We need to keep in mind, though, that the process does not end with differentiated disunity; it is rather for the development of capitalism to take place, fragmenting our merged relations with instruments of labor to create a new labor where alienation ceases to exist. It is in this communist society that “nobody has one exclusive sphere of activity” (Cohen, 1974). Rather, everyone can do and be anything they desire, as it is society that is responsible for general production. What is interesting about this concept is that jobs no longer have meaning. No one is a fisherman, writer, or teacher, “for he is in none of these activities entering a position in a structure of roles” (Cohen, 1974). It is all the activities that man can take up in his day that are integrated without engulfment (Cohen, 1974). This means we can engage in a variety of activities without being tied down to any one of them. This allows us to explore and do what we desire fully, building the foundation for an identity, a selfhood. Furthermore, it is in this negation that we can clearly see the “fixation of social activity,” the domination of labor over man. By making central our role in the division of labor, our selfhood is defined in a parochial manner: you paint, so you are a painter. In contrast, “In a communist society there are no painters but at most people who engage in painting among other activities” (Cohen, 1974).

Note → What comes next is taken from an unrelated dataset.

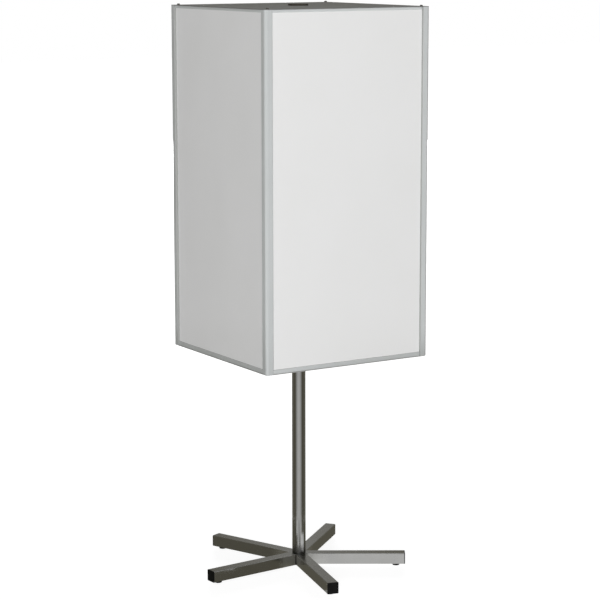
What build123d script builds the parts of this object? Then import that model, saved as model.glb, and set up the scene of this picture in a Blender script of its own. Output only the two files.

The path out is truly through and forth, not backward. To dwell in the romanticism of the pastoral, like some critics of capitalism, is to "wish to return to that primitive abundance" that saw man dominated by nature without even the consciousness to resist it. In the same vein, the bourgeois opposition to this primitive past is just its antithesis, and it will never achieve anything beyond being pre-capitalism's antithesis.